# Do this
Quote the entries below from the line with "Turn this picture" through the line with "a moulded handle.", both ends included, and only those lines.

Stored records

━━━━━━━━

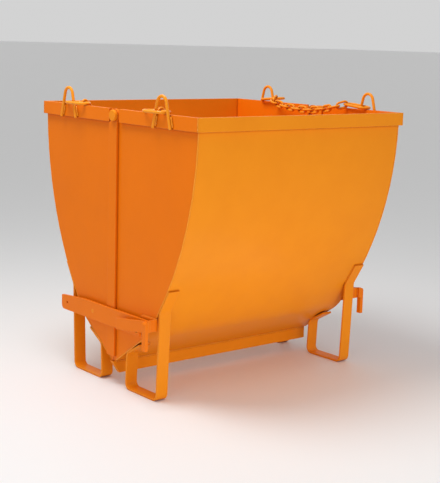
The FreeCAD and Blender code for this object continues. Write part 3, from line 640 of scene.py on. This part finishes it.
def link_surface(places, sizes):
    centres, directions, normals = (np.array([place[part] for place in places]) for part in range(3))
    return oblong_links(centres, directions, normals, sizes["straight"], sizes["bend"],
                        settings("chain").wire_radius, CHAIN_STEPS)


class BUCKET_OT_chains(bpy.types.Operator):
    """A chain between the long links at each end. Each is made in three runs: the links by the rear long link,
    the links in the middle and the links by the front long link"""
    bl_idname = "bucket.chains"
    bl_label = "Chains"

    def execute(self, context):
        sizes = chain_sizes()
        for end, places in (("right", right_places(sizes)), ("left", left_places(sizes))):
            node, count = "chain_" + end, len(places)
            rear, front = places[:HELD_LINKS], places[count - HELD_LINKS:]
            middle = places[HELD_LINKS:count - HELD_LINKS]
            runs = (("rear_run", rear, "rear_half", "rear_sling_link_" + end, (rear[-1], 1),
                     (rear[0], -HELD_SHARE)),
                    ("middle_run", middle, "rear_half", "front_half", (middle[0], -1), (middle[-1], 1)),
                    ("front_run", front, "front_half", "front_sling_link_" + end, (front[0], -1),
                     (front[-1], HELD_SHARE)))
            for run, links, near, far, start, finish in runs:
                piece = make_piece(node + "_" + run, [link_surface(links, sizes)], MATERIALS["wire_enamel"])
                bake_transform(piece)
                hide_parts(node)
        return {"FINISHED"}


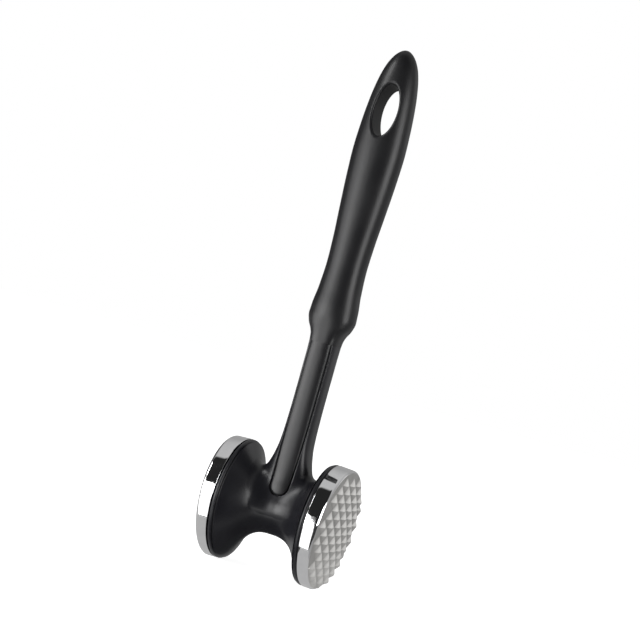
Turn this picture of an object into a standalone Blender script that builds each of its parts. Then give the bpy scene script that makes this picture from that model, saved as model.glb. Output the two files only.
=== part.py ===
"""A meat mallet: a waisted black head between two steel striking plates, on a moulded handle.

Lengths are in metres. +Z runs up the handle and +X along the head, from the smooth plate to the
toothed one. The pieces are modelled about the middle of the head and then placed so that the
origin is the middle of the bottom of the whole mallet's box.
"""
import math

import bmesh
import bpy
from mathutils import Matrix, Vector

# Fit between pieces that touch, and how far a cutter runs past what it cuts
FIT = 0.0003
OVERRUN = 0.004

# Striking plates
PLATE_RADIUS = 0.0282
HEAD_HALF_LENGTH = 0.0285
BAND_WIDTH = 0.0062
FACE_LEAN_DEGREES = 3.0
RIM_CHAMFER = 0.0008
BOSS_RADIUS = 0.0090
BOSS_LENGTH = 0.0063
BOSS_CHAMFER = 0.0006
TAPPED_DEPTH = 0.0092

# Teeth of the toothed plate: blunt pyramids on a diamond grid, trimmed where the face ends
TOOTH_ROW_STEP = 0.00384
TOOTH_COLUMN_STEP = 0.0051
TOOTH_GRID_OUT = 0.0019
TOOTH_GRID_UP = -0.0006
TOOTH_HEIGHT = 0.0012
TOOTH_VALLEY = 0.00035
TOOTH_SINK = 0.0005
TOOTH_TIP_SHARE = 0.14
TOOTH_LEAST = 0.0012

# Waisted head moulding
WAIST_RADIUS = 0.0108
FLANGE_SETBACK = 0.0001
FLANGE_EDGE_WIDTH = 0.0001
FLARE_POWER = 2.75
BEAD_WIDTH = 0.0020
BEAD_GROOVE_WIDTH = 0.0004
BEAD_GROOVE_DEPTH = 0.0007

# Tie stud, sleeve, washers and sealing rings inside the head
STUD_RADIUS = 0.0037
STUD_END_GAP = 0.0009
STUD_CHAMFER = 0.0007
SLEEVE_RADIUS = 0.0062
COLLAR_RADIUS = 0.0080
COLLAR_HALF_LENGTH = 0.0070
WASHER_RADIUS = 0.0072
WASHER_THICKNESS = 0.0016
RING_RADIUS = 0.0200
RING_WIDTH = 0.0018
RING_THICKNESS = 0.0012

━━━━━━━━

# Response to this task
Turn this picture of an object into a standalone Blender script that builds each of its parts. Then give the bpy scene script that makes this picture from that model, saved as model.glb. Output the two files only.
=== part.py ===
"""A meat mallet: a waisted black head between two steel striking plates, on a moulded handle.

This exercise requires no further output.